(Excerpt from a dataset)
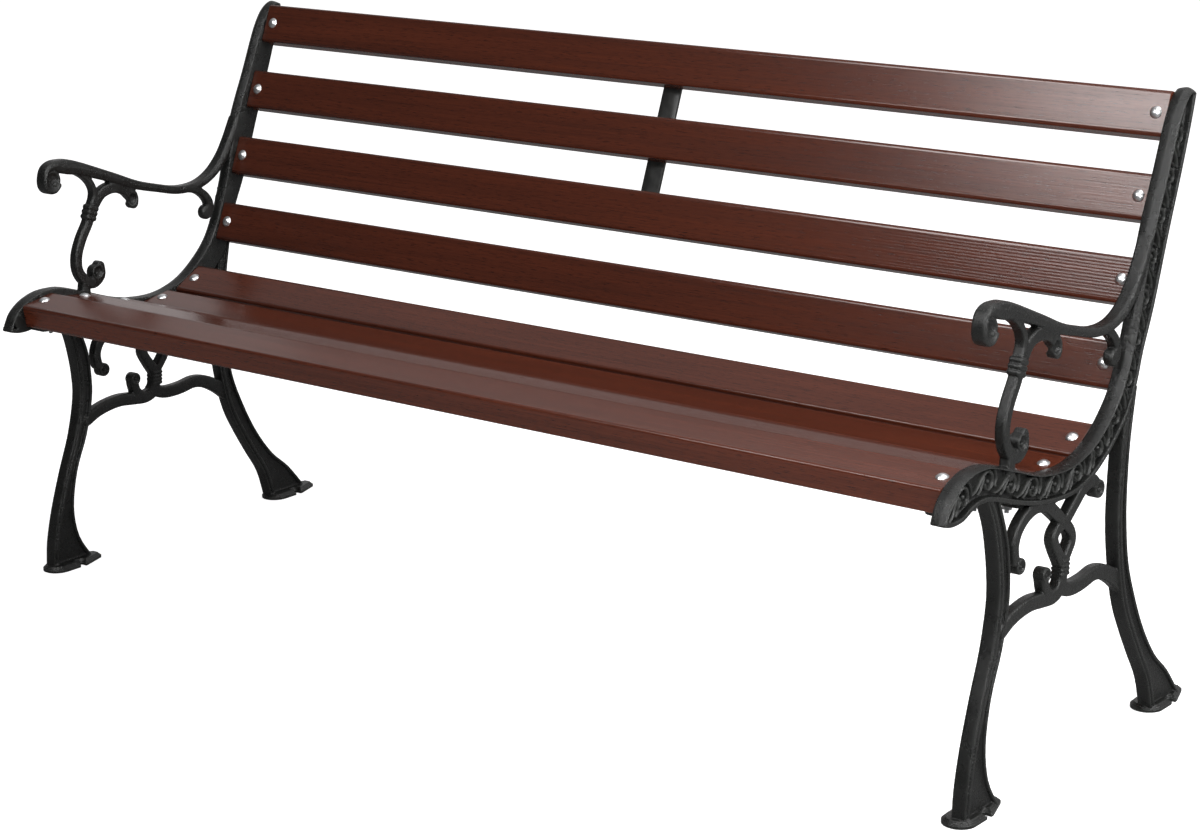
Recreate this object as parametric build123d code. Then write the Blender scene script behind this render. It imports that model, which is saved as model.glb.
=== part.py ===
"""Garden bench: two cast-iron end frames carrying nine wooden slats on carriage bolts.

Frame: +Z up, +X along the bench, the sitter faces -Y, origin at the bottom centre of the bounding box.
Side profiles are drawn in a (Y, Z) plane whose zero is the front tip of the front foot, then centred.
Every length is in millimetres and every angle in degrees.
"""
from build123d import *
import math
import os

# Overall sizes
BENCH_LENGTH = 1520.0          # over the outer faces of the two castings
CASTING_WIDTH = 20.0           # rims and legs, along X
WEB_THICKNESS = 11.0           # recessed panel between the rims
ORNAMENT_WIDTH = 14.0          # arm supports, scrolls and leg braces, along X
ORNAMENT_ROUNDING = 3.0        # edge radius of the arm and ornament

# Slats
SLAT_WIDTH = 56.0
SLAT_THICKNESS = 32.0
SLAT_EDGE_RADIUS = 4.0
SLAT_END_CLEARANCE = 0.5
BACK_TILT = 68.5               # back slats, measured from the horizontal
BACK_PITCH = 100.5
BACK_FIRST = (355.0, 450.5)    # face centre of the lowest back slat
BACK_COUNT = 4
# Face centre (y, z) and tilt of each seat slat, front to rear
SEAT_PLACES = (
    (3.0, 397.5, 10.0),
    (76.0, 390.5, -7.0),
    (149.0, 370.0, -10.5),
    (221.0, 361.3, 9.0),
    (285.0, 378.0, 28.5),
)

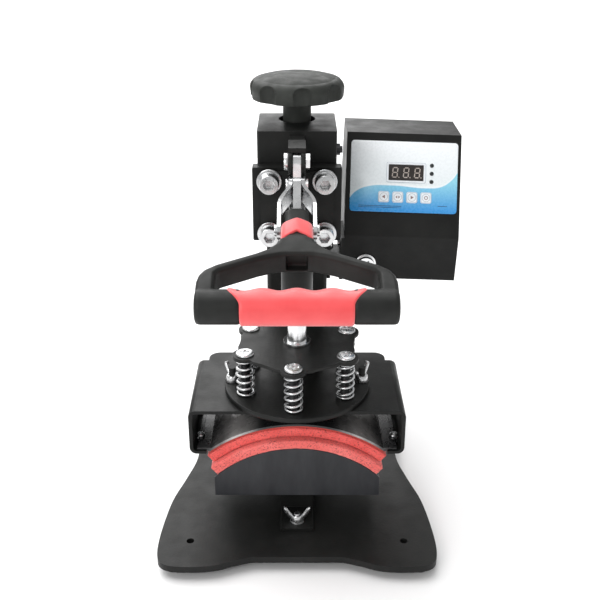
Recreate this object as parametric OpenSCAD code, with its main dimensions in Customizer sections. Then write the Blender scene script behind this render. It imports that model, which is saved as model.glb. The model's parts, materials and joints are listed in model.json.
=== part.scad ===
// Cap heat press: a curved upper heating platen on a spring-loaded carrier is pushed down onto a
// padded saddle by a toggle lever. A lead screw in the column sets the height of the whole head.
// Origin: on the bench, straight below the plunger. +Z up, +X to the right, +Y to the back.

/* [Base] */
// Thickness of the base plate
base_t = 6; // [5:0.5:8]
// Height of the rubber feet under the plate
foot_h = 8; // [6:0.5:10]
// Distance between the bench holes, left to right
bench_x = 180; // [176:1:184]
// Distance between the bench holes, front to back
bench_y = 237; // [233:1:240]

/* [Column] */
// Width of the square column
column_w = 54; // [52:0.5:55]
// Depth of the square column
column_d = 48; // [46:0.5:48]
// Height of the column's top end
column_top = 312; // [308:1:313]

/* [Saddle] */
// Outer radius of the saddle's arched sheet
saddle_r = 100; // [96:0.5:100]
// Depth of the saddle from front to back
saddle_d = 88; // [80:1:92]
// Thickness of the lower sponge pad
lower_pad_t = 9; // [7:0.5:9]

/* [Heating platen] */
// Thickness of the upper sponge pad
upper_pad_t = 8.7; // [6:0.1:8.8]
// Width of the carrier bracket
bracket_w = 180; // [176:1:184]
// Radius of the spring disc
disc_r = 62; // [60:0.5:64]
// Radius of the circle that the springs stand on
spring_ring = 48; // [46:0.5:49]
// Outer diameter of each spring
spring_od = 15.8; // [14:0.1:16]
// Twist of the star plate about the plunger
star_twist = -3.4; // [-5:0.1:5]

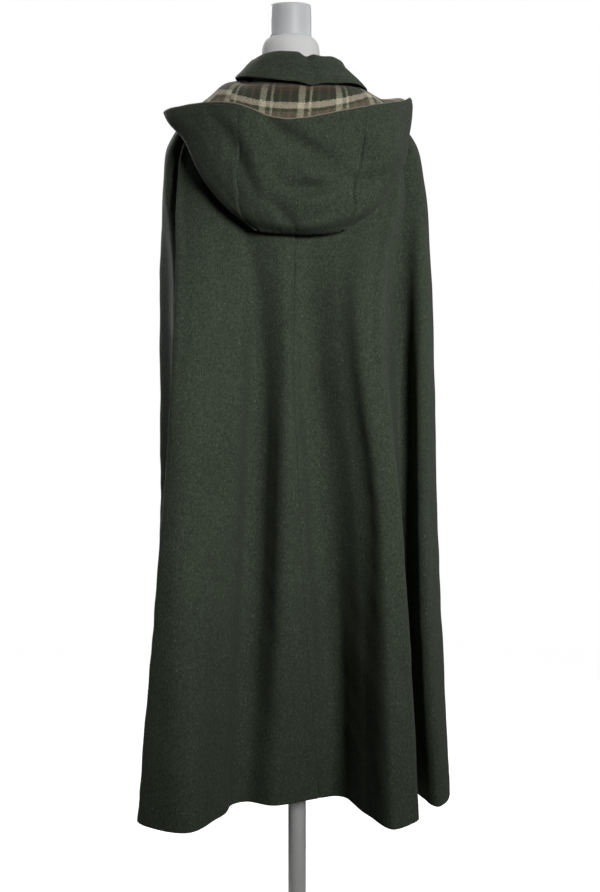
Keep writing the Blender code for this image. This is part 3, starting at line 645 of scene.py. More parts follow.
def shell(name, outer, normal, wall, uv, finish, replaced=(), sewn=(False, False)):
    """A closed sheet under a grid, with rounded edges, which are crisp at the sewn sides."""
    rows, cols = outer.shape[:2]
    wall = np.broadcast_to(np.asarray(wall, float), (rows, cols))[..., None]
    top, under = outer.copy(), outer - normal * wall
    index = np.arange(rows * cols).reshape(rows, cols)
    rim = np.concatenate([index[0, :-1], index[:-1, -1], index[-1, :0:-1], index[:0:-1, 0]])
    middle = ((top + under) / 2).reshape(-1, 3)[rim]
    for grid in (top, under):
        ease_edges(grid, wall.max() * ROUND_EDGE, sewn)
    verts = np.concatenate([top.reshape(-1, 3), under.reshape(-1, 3), middle])
    corners = (index[:-1, :-1], index[:-1, 1:], index[1:, 1:], index[1:, :-1])
    quads = np.stack([corner.ravel() for corner in corners], axis=1)
    size = rows * cols
    mid = 2 * size + np.arange(len(rim))
    nxt, mid_nxt = np.roll(rim, -1), np.roll(mid, -1)
    faces = np.concatenate([
        quads,
        size + quads[:, [0, 3, 2, 1]],
        np.stack([nxt, rim, mid, mid_nxt], axis=1),
        np.stack([mid_nxt, mid, size + rim, size + nxt], axis=1),
    ])
    flat = uv.reshape(-1, 2)
    coords = np.concatenate([flat, flat, flat[rim]])
    piece = add_piece(name, verts, faces, finish, coords, replaced)
    piece.data.set_sharp_from_angle(angle=math.radians(60))
    return piece


def add_piece(name, verts, faces, finish, coords=None, replaced=()):
    """A smooth mesh of quads that rides on the part."""
    mesh = bpy.data.meshes.new(name)
    mesh.vertices.add(len(verts))
    mesh.vertices.foreach_set("co", np.asarray(verts, np.float32).ravel())
    mesh.loops.add(faces.size)
    mesh.loops.foreach_set("vertex_index", faces.ravel().astype(np.int32))
    mesh.polygons.add(len(faces))
    mesh.polygons.foreach_set("loop_start", np.arange(0, faces.size, faces.shape[1], dtype=np.int32))
    mesh.update(calc_edges=True)
    if coords is not None:
        layer = mesh.uv_layers.new(name="metres")
        layer.uv.foreach_set("vector", np.asarray(coords, np.float32)[faces.ravel()].ravel())
    mesh.polygons.foreach_set("use_smooth", np.ones(len(faces), bool))
    mesh.materials.append(finish)
    mesh.validate()
    piece = bpy.data.objects.new(name, mesh)
    bpy.context.scene.collection.objects.link(piece)
    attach(piece, "root")
    if replaced:
        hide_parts(*replaced)
    return piece


def cape_surface():
    """Places, turns, drops, the creased outer grid, its normals and its run across."""
    places = cape_places()
    drops = stepped(FINE_ROWS)
    grid = cape_grid(places, drops)
    arcs = run_lengths(grid, 1)
    turns = turn_of(places)
    normal = outward(grid)
    height = crease_field(turns, drops, arcs)
    height += ripple_field(arcs, drops) * smooth(0.03, 0.2, drops)[:, None]
    height *= smooth(0.0, 0.05, drops)[:, None]
    height -= HEM_DIMPLE * bell(drops - HEM_LINE, 0.003)[:, None]
    grid = grid + normal * height[..., None]
    return places, turns, drops, grid, outward(grid), run_lengths(grid, 1)


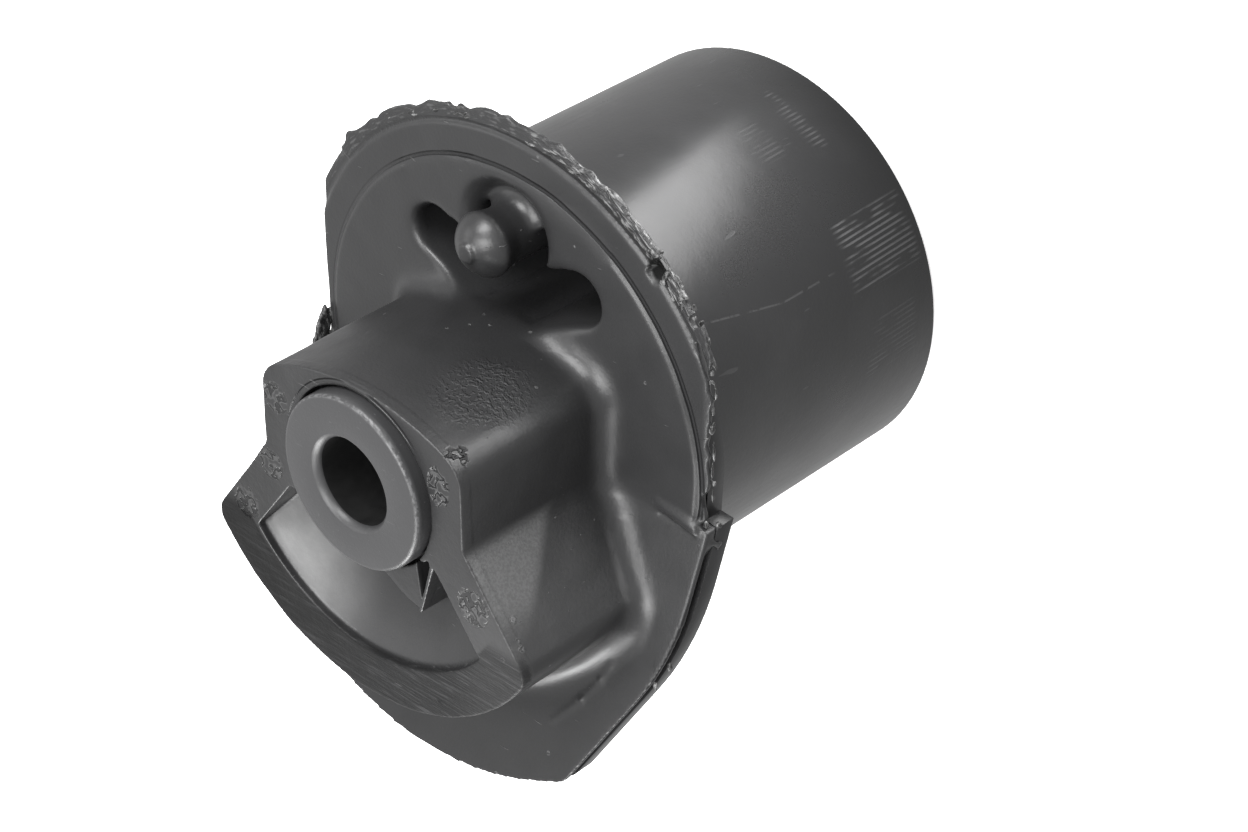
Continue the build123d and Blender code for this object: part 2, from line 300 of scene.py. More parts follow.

» WORK TO COMPLETE
In the entries above, find each line with the string "saved" and copy it.

» EXERCISE SOLUTION
Recreate this object as parametric build123d code. Then write the Blender scene script behind this render. It imports that model, which is saved as model.glb.
Recreate this object as parametric OpenSCAD code, with its main dimensions in Customizer sections. Then write the Blender scene script behind this render. It imports that model, which is saved as model.glb. The model's parts, materials and joints are listed in model.json.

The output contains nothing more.